Launched in 1909 as The Mother's Club, the organization's first big project was a civic housecleaning. Literally. Disgusted by Silver City's unkempt appearance, the club founders were determined to rid the streets of unsightly trash and the town of as many pesky insects as possible. "They felt there were too many flies and bugs," recalls Maddox. "It was just plain nasty."
Each member was assigned a district and asked to collect a nominal fee from residents in order to provide every neighborhood with garbage cans and pick-up service. Dead flies were collected, reportedly, by the pound. "Sanitation was a very serious issue to [Silver City women] back then," says Maddox. Think horses, mules, donkeys, chickens, pigs and assorted other livestock. The little mining town probably smelled as bad as it looked, too.
According to Maddox, the Woman's Club "started out as a group of women — they were mostly well-to-do, comparatively speaking — who really wanted to do something for their community. They wanted to work toward bettering things locally by identifying problems and solving them."
Much of the Club's early emphasis was in the realm once labeled "domestic science," better known today as "home economics." These determined women, still lacking the right to vote, successfully lobbied the State Board of Education to have this subject added to school curricula. Students, perhaps for the first time, learned the benefits of washing hands and sneezing into handkerchiefs.

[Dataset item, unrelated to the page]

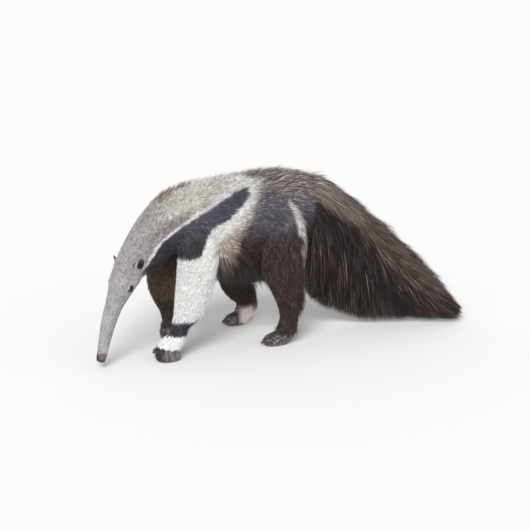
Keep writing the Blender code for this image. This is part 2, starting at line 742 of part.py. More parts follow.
def lock(points, outwards, width, finish):
    """One flat tapered lock along a curve, thickest near its root and pointed at its tip."""
    shape = bmesh.new()
    loops = []
    for step, share in zip(LOCK_STEPS, LOCK_WIDTHS):
        place = bend(points, step)
        along = (bend(points, step + 0.05) - place).normalized()
        across = along.cross(outwards).normalized()
        ridge = across.cross(along).normalized()
        half = across * width * share / 2
        corners = (place - half, place + half, place + ridge * width * share * LOCK_THICKNESS)
        loops.append([shape.verts.new(corner) for corner in corners])
    tip = shape.verts.new(points[-1])
    for lower, upper in zip(loops, loops[1:]):
        for k in range(3):
            after = (k + 1) % 3
            shape.faces.new((lower[k], lower[after], upper[after]))
            shape.faces.new((lower[k], upper[after], upper[k]))
    for k in range(3):
        shape.faces.new((loops[-1][k], loops[-1][(k + 1) % 3], tip))
    shape.faces.new(loops[0])
    face_outwards(shape)
    return add_object("lock", shape, finish)


def bend(points, share):
    """A point a share of the way along the smooth bend that three points give."""
    start, middle, end = points
    return start * (1 - share) ** 2 + middle * 2 * share * (1 - share) + end * share**2


def fuse(node, locks):
    """Join a node and its locks into one closed body."""
    group = bpy.data.collections.new("locks")
    bpy.context.scene.collection.children.link(group)
    for each in locks:
        group.objects.link(each)
    step = node.modifiers.new("fuse", "BOOLEAN")
    step.operation = "UNION"
    step.operand_type = "COLLECTION"
    step.collection = group
    step.solver = "EXACT"
    apply_modifiers(node)
    weld(node)
    remove(*locks)
    bpy.data.collections.remove(group)
    keep_largest(node)


def on_rings(rings, place, degrees):
    """Point on a skin of rings, with its directions along the rings, round them and outwards."""
    sides = len(rings[0])
    i = min(max(int(place), 0), len(rings) - 2)
    turn = degrees / 360 * sides
    k = math.floor(turn)
    ahead, round_share = place - i, turn - k

    def across(ring):
        return ring[k % sides].lerp(ring[(k + 1) % sides], round_share)

    here, there = across(rings[i]), across(rings[i + 1])
    near = rings[i][k % sides].lerp(rings[i + 1][k % sides], ahead)
    far = rings[i][(k + 1) % sides].lerp(rings[i + 1][(k + 1) % sides], ahead)
    along = (there - here).normalized()
    around = (far - near).normalized()
    outwards = around.cross(along).normalized()
    middle = sum(rings[i], Vector()) / sides
    if outwards.dot(here - middle) < 0:
        outwards = -outwards
    return here.lerp(there, ahead), along, around, outwards


def rows_of_locks(rings, table, draw, finish):
    """Locks rooted on a skin of rings, column by column."""
    made = []
    for column, (degrees, first, last, count, length, width, lie) in enumerate(table):
        for i in range(count):
            share = (i + 0.5 + draw.uniform(-0.2, 0.2)) / count
            place = first + (last - first) * share
            start, along, around, outwards = on_rings(rings, place, degrees + draw.uniform(-4, 4))
            reach = length * draw.uniform(0.88, 1.12)
            flat = along * lie[0] + around * (lie[1] + draw.uniform(-0.08, 0.08)) - UP * lie[3]
            tip = start + (flat + outwards * lie[2]).normalized() * reach
            middle = start + (flat * 0.9 + outwards * 0.35).normalized() * reach * 0.5
            size = width * draw.uniform(0.88, 1.12)
            made.append(lock((start - outwards * LOCK_SINK, middle, tip), outwards, size, finish))
    return made


def upright_rings(rows, count):
    """Rings in upright planes along rows of centre x, y, z, half width, above and below."""
    read = smooth_rows(rows, count)
    rings = []
    for row, line in zip(read, tangents(read[:, :3])):
        level = Vector((line.x, line.y, 0.0)).normalized()
        rings.append(ring_points(row[:3], level, UP, *row[3:6], 0.0, BODY_SIDES))
    return rings


def make_tail(root, along, draw):
    """The tail's flesh, and the long hair that hangs from it."""
    rings = upright_rings(TAIL_CORE, TAIL_RINGS)
    start = Vector(root[:3]) - along * GAP / 2
    rings[0] = ring_points(start, -along, UP, *root[3:6], 0.0, BODY_SIDES)
    tail = loft("tail", rings, "coat_dark")
    fuse(tail, tail_locks(rings, upright_rings(TAIL_OUTLINE, TAIL_RINGS * 2), draw))


def tail_locks(core, outline, draw):
    """Locks rooted all over the tail, their tips on the outline of its hair."""
    made = []
    for column, (degrees, count, reach, drop, width) in enumerate(TAIL_LOCKS):
        for i in range(count):
            share = TAIL_FIRST + 0.93 * (i + 0.5 * (column % 2) + draw.uniform(-0.15, 0.15)) / count
            share = min(max(share, TAIL_FIRST), 0.97)
            turn = degrees + draw.uniform(-5, 5)
            start, _, _, outwards = on_rings(core, share * (len(core) - 1), turn)
            tip_share = min(share + reach / TAIL_LENGTH * draw.uniform(0.85, 1.15), 0.999)
            tip = on_rings(outline, tip_share * (len(outline) - 1), turn - drop)[0]
            tip = tip + outwards * draw.uniform(-0.012, 0.004)
            tip.z = max(tip.z, FLOOR_CLEARANCE)
            middle = start.lerp(tip, 0.45) + outwards * (tip - start).length * 0.12
            size = width * (1 - 0.45 * share) * draw.uniform(0.88, 1.12)
            made.append(lock((start - outwards * LOCK_SINK, middle, tip), outwards, size, "coat_dark"))
    return made


def make_hair(trunk_rings, ends, draw):
    """Mane, belly fringe and the fringes behind the legs."""
    fuse(bpy.data.objects["torso"], rows_of_locks(trunk_rings, TORSO_LOCKS, draw, "coat_dark"))
    fuse(bpy.data.objects["neck"], rows_of_locks(trunk_rings, NECK_LOCKS, draw, "coat_grey"))
    for name, (_, _, rings) in ends.items():
        table = FORELEG_LOCKS if name.startswith("fore") else HINDLEG_LOCKS
        leg = bpy.data.objects[name]
        fuse(leg, rows_of_locks(rings, table, draw, leg.data.materials[0].name))


def place_on_footprint():
    """Move the finished animal so that the origin is the middle of its footprint."""
    for obj in bpy.data.objects:
        obj.data.transform(Matrix.Translation(-FOOTPRINT_MIDDLE))


def build():
    clear_scene()
    torso, rings, read, lines = make_trunk()
    ends = make_legs(torso)
    keep_largest(bpy.data.objects["neck"])
    make_head(rings, read, lines)
    make_feet(ends)
    draw = random.Random(SEED)
    make_tail(read[0], lines[0], draw)
    make_hair(rings, ends, draw)
    place_on_footprint()


build()
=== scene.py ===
"""The looks of a life-size giant anteater, walking with its head lowered to the ground.

Units are metres. +Z is up, the animal faces -Y and its left side is +X. Body sizes are measured
from CHEST, the point on the floor under the chest.
"""

import copy
import math

import bmesh
import bpy
import numpy as np
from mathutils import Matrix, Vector
from mathutils.kdtree import KDTree


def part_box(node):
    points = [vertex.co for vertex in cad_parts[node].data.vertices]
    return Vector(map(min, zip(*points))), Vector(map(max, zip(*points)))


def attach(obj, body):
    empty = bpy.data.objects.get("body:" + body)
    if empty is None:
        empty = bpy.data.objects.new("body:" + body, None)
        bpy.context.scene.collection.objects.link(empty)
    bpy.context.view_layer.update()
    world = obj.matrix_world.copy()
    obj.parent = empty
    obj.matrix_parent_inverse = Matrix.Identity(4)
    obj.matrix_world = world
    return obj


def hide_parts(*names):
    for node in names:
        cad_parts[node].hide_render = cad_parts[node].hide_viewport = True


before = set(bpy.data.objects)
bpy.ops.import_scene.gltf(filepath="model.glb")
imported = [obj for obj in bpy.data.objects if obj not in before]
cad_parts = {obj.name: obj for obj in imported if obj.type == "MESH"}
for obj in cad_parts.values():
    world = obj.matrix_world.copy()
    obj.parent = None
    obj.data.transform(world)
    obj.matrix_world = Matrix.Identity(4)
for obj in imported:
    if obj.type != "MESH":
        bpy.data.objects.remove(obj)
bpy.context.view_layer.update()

CHEST = np.array((0.0, -0.290, 0.0))
UP = np.array((0.0, 0.0, 1.0))
FORWARD = np.array((0.0, -1.0, 0.0))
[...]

In 1911, the emergent group joined the nationwide General Federation of Women's Clubs and adopted its present name. It is now one of 17 federation-affiliated clubs in New Mexico, the nearest others situated in Las Cruces and Truth or Consequences.

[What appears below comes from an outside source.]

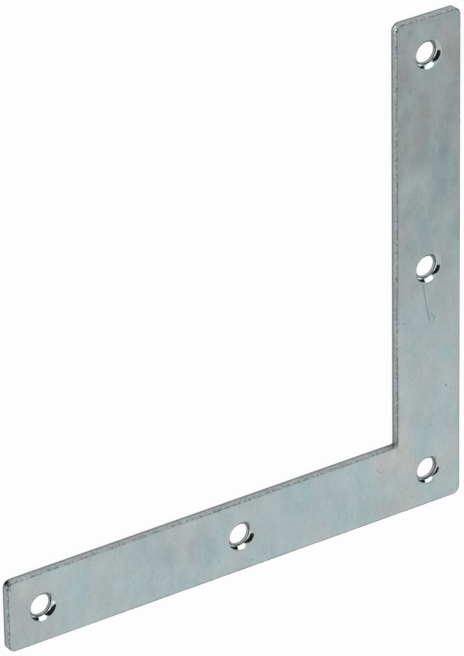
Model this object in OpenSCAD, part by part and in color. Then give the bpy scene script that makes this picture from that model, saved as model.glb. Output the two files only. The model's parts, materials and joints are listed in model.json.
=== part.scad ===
// Flat corner brace: one L-shaped plate stamped from sheet steel, with five
// countersunk screw holes. It lies on its back with the countersunk face up.
// The origin is on the corner hole's axis, in the plane of the back face.

/* [Plate] */
// Length of each arm, measured along its outer edge
arm_l = 120; // [100:1:200]
// Width of each arm
arm_w = 17.2; // [15:0.1:25]
// Thickness of the sheet
plate_t = 2; // [1.6:0.1:4]

/* [Edges] */
// Radius of the outer corner and of the corners at the arms' ends
corner_r = 1.8; // [1:0.1:5]
// Radius in the inner corner, between the arms
inner_r = 0.4; // [0.2:0.1:3]
// Radius that the punch rolls along the front edges
front_roll_r = 0.3; // [0.2:0.05:0.5]
// Radius along the back edges
back_edge_r = 0.15; // [0.1:0.05:0.3]

/* [Screw holes] */
// Diameter of each hole's straight wall
hole_d = 5; // [4:0.1:5.6]
// Diameter of the arm holes' countersink at the front face
arm_sink_d = 7; // [6.2:0.1:8]
// Diameter of the corner hole's countersink, which is cut less deep
corner_sink_d = 6.7; // [6.2:0.1:8]
// Full angle of the countersinks
sink_angle = 90; // [82:1:100]
// Distance from the corner hole to the middle hole of each arm
mid_pitch = 50.5; // [30:0.5:65]
// Distance from each arm's end to its last hole
end_gap = 9; // [7:0.1:15]

/* [Hidden] */
$fn = 96;
// The holes lie along the middle of each arm's width
edge_gap = arm_w / 2;
end_pitch = arm_l - end_gap - edge_gap;
// How far a cutter reaches past a face
past = 1;
// The inner corner's fillet is a ring that ends inside both arms
fillet_ring_r = 2 * (inner_r + front_roll_r);
// Places of the arm holes, the same on each arm
arm_holes = [mid_pitch, end_pitch];
zinc = [0.68, 0.71, 0.72];

// Section through a plate from x = 0 to its rounded edge at x = reach
module edge_section(reach) {
    square([reach - front_roll_r, plate_t]);
    translate([0, back_edge_r])
        square([reach, plate_t - back_edge_r - front_roll_r]);
    square([reach - back_edge_r, plate_t - front_roll_r]);
    translate([reach - front_roll_r, plate_t - front_roll_r])
        circle(r = front_roll_r);
    translate([reach - back_edge_r, back_edge_r])
        circle(r = back_edge_r);
}

// Section through a strip that is rounded at both edges, centred on x = 0
module strip_section(width) {
    edge_section(width / 2);
    mirror([1, 0])
        edge_section(width / 2);
}

// Straight strip along +X from x = 0, centred on y = 0, cut square at its ends
module strip(length, width) {
    rotate([90, 0, 90])
        linear_extrude(height = length)
            strip_section(width);
}

// Disc with the plate's edge, one at each rounded corner
module corner_disc() {
    rotate_extrude()
        edge_section(corner_r);
}

// One arm along +X, its outer corner at the origin, with four rounded corners
module arm() {
    translate([corner_r, arm_w / 2])
        strip(arm_l - 2 * corner_r, arm_w);
    translate([arm_l / 2, corner_r])
        rotate([0, 0, 90])
            strip(arm_w - 2 * corner_r, arm_l);
    for (x = [corner_r, arm_l - corner_r], y = [corner_r, arm_w - corner_r])
        translate([x, y])
            corner_disc();
}

// Quarter ring that rounds the inner corner, with its hollow side at the origin
module inner_fillet() {
    ring_w = fillet_ring_r - inner_r;
    rotate([0, 0, 180])
        rotate_extrude(angle = 90)
            translate([fillet_ring_r, 0])
                mirror([1, 0])
                    edge_section(ring_w);
}

// Hole through the plate with a cone down from the front face
module screw_hole(sink_d) {
    sink_depth = (sink_d - hole_d) / 2 / tan(sink_angle / 2);
    past_r = past * tan(sink_angle / 2);
    translate([0, 0, -past])
        cylinder(h = plate_t + 2 * past, d = hole_d);
    translate([0, 0, plate_t - sink_depth])
        cylinder(h = sink_depth + past, r1 = hole_d / 2, r2 = sink_d / 2 + past_r);
}

module blank() {
    translate([-edge_gap, -edge_gap]) {
        arm();
        mirror([1, -1])
            arm();
        translate([arm_w + inner_r, arm_w + inner_r])
            inner_fillet();
    }
}

module corner_brace() {
    color(zinc)
        difference() {
            blank();
            screw_hole(corner_sink_d);
            for (pitch = arm_holes, turn = [0, 90])
                rotate([0, 0, turn])
                    translate([pitch, 0])
                        screw_hole(arm_sink_d);
        }
}

corner_brace();
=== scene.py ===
import json
import math

import bmesh
import bpy
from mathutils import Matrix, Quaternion, Vector, noise


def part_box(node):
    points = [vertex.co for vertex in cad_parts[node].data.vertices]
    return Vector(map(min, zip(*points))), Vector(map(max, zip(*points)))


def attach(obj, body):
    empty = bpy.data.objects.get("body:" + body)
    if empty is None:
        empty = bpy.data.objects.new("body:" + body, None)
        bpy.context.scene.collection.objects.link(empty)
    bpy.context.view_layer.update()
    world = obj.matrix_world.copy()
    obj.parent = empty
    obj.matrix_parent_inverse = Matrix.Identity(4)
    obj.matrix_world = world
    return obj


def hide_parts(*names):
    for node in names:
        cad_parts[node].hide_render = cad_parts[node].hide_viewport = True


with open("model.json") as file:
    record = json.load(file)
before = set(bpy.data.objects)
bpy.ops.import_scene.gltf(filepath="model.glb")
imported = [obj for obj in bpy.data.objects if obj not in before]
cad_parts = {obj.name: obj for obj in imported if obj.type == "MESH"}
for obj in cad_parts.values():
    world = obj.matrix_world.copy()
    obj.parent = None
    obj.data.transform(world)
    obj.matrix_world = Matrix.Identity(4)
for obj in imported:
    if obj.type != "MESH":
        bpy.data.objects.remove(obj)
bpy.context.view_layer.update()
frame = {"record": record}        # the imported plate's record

# Blank
# The brace is one L punched out of 2 mm steel strip. The punch rolls the front edges over, shears a
# bright land below them and tears the rest, which stands back a little and is rougher.
mm = 0.001
low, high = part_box("corner_brace")
plate_t = high.z - low.z
# The holes lie along the middle of each arm, and the corner hole is at the origin
arm_w = -2 * low.x
notch = low.x + arm_w
corner_r = 1.8 * mm
corner_steps = 16
inner_r = 0.4 * mm
inner_steps = 6
edge_step = 0.4 * mm
roll_w = 0.30 * mm
roll_h = 0.28 * mm
roll_steps = 7
back_edge_r = 0.15 * mm
back_edge_steps = 3
# A narrow strip of flat face next to each edge keeps the shading of the broad face flat
border_w = 0.08 * mm
tear_top = 0.85 * mm
row_step = 0.14 * mm
tear_depth = 0.05 * mm
tear_grain = 0.9 * mm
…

The Silver City chapter is not limited to females of a particular age group, career orientation, neighborhood or ethnicity. On the contrary, Maddox points out, it is open to any and all women. "You don't even have to live in town," she says. "We have members in Hurley, the Mimbres and as far away as Catron County." A couple of active members based in Arizona are "summer-only" residents. Maddox concedes that the current club membership is composed primarily of women over age 50, most of whom have no small children underfoot. Some have jobs outside the home; others do not. A few are students.
"We recently started a 'Juniorette' group here," she says, for interested high-school teens. "In some clubs, like the one in Truth or Consequences, there are 'Junior' groups that serve the needs and interests of young women."

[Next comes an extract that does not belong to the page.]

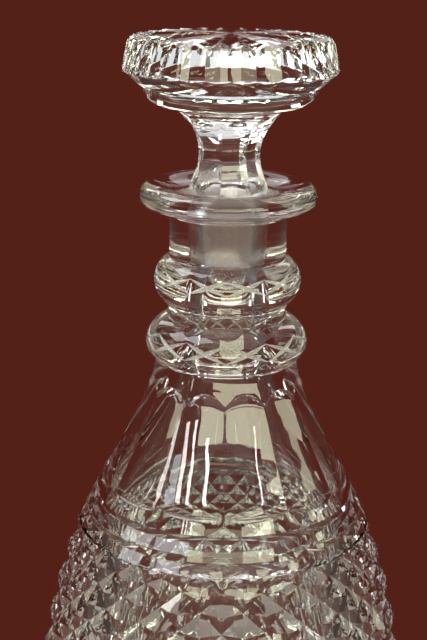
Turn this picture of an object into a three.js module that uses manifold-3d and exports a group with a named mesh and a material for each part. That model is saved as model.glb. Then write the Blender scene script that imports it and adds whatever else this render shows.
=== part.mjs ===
// A cut crystal decanter: a thick-walled glass bottle and its solid, ground-in mushroom stopper.
// Millimetres, +Z up, the standing face on z = 0 and the common axis of both pieces on x = y = 0.
// Steps round the axis are counted from -Y towards +X.
import * as THREE from "three";
import { mergeVertices } from "three/addons/utils/BufferGeometryUtils.js";
import Module from "manifold-3d";

// Bottle: heights above the standing face, and radii.
const LIP = { middle: 217.2, radius: 26.7, girth: 3.7, rise: 3.8, fall: 3.3 };
const LIP_START = -1.3;
const LIP_UNDERSIDE = [20.5, 213.1];
const LIP_DISH = [19, 219.4];
const DISH_FOOT_RADIUS = 13.6;
const NECK_RADIUS = 17.7;
const NECK_TOP = 211.8;
const WAIST_RADIUS = 17.9;
const WAIST_TOP = 183.4;
const SHOULDER_TOP = 166.9;

// Bands round the neck: an oval section, whose ends meet the glass above and below at a crease.
const UPPER_RING = {
  middle: 191.3,
  radius: 22.4,
  girth: 8,
  rise: 8.4,
  fall: 7.9,
  above: NECK_RADIUS,
  below: 18.6,
};
const LOWER_RING = {
  middle: 171.9,
  radius: 24.8,
  girth: 10.6,
  rise: 8.9,
  fall: 6.8,
  above: WAIST_RADIUS,
  below: 22,
};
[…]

Whatever its prevailing profile, the Silver City Woman's Club has always provided services for females (and many males) of all ages and backgrounds. For instance, various members volunteer at Gila Regional Medical Center, help out at the Silver City Museum, sponsor Girl Scouts, conduct hearing and eye tests each year for Head Start, raise funds for college scholarships, collect non-perishable food for needy families, and contribute to El Refugio, the local "refuge" for women and children seeking relief from domestic violence.
"My personal goal here is to help provide for the children's program at El Refugio," says Maddox, "so we contribute to that. Besides working against domestic violence, equal pay for women is a big goal of our group." Improving literacy rates is another.
"As times change, so do the needs of a community," Maddox points out. "Over the years the General Federation has been instrumental in the conservation and beautification movements as well as family health and the arts. During the World Wars its members made bandages and did other work to support the troops." Elizabeth Warren, whose enlightened advocacy helped secure Silver City's hospital, university and cement sidewalks, was a typically activist member of a bygone era, when club dues were a mere $1 per year.
Then, as now, "members can do as much or as little as they like," explains Maddox. But all are expected to volunteer. In addition, a portion of each Silver City member's current $50 annual dues goes to support the state and international women's club federations. Volunteer-hour totals are forwarded from here each year and added to nationwide tallies.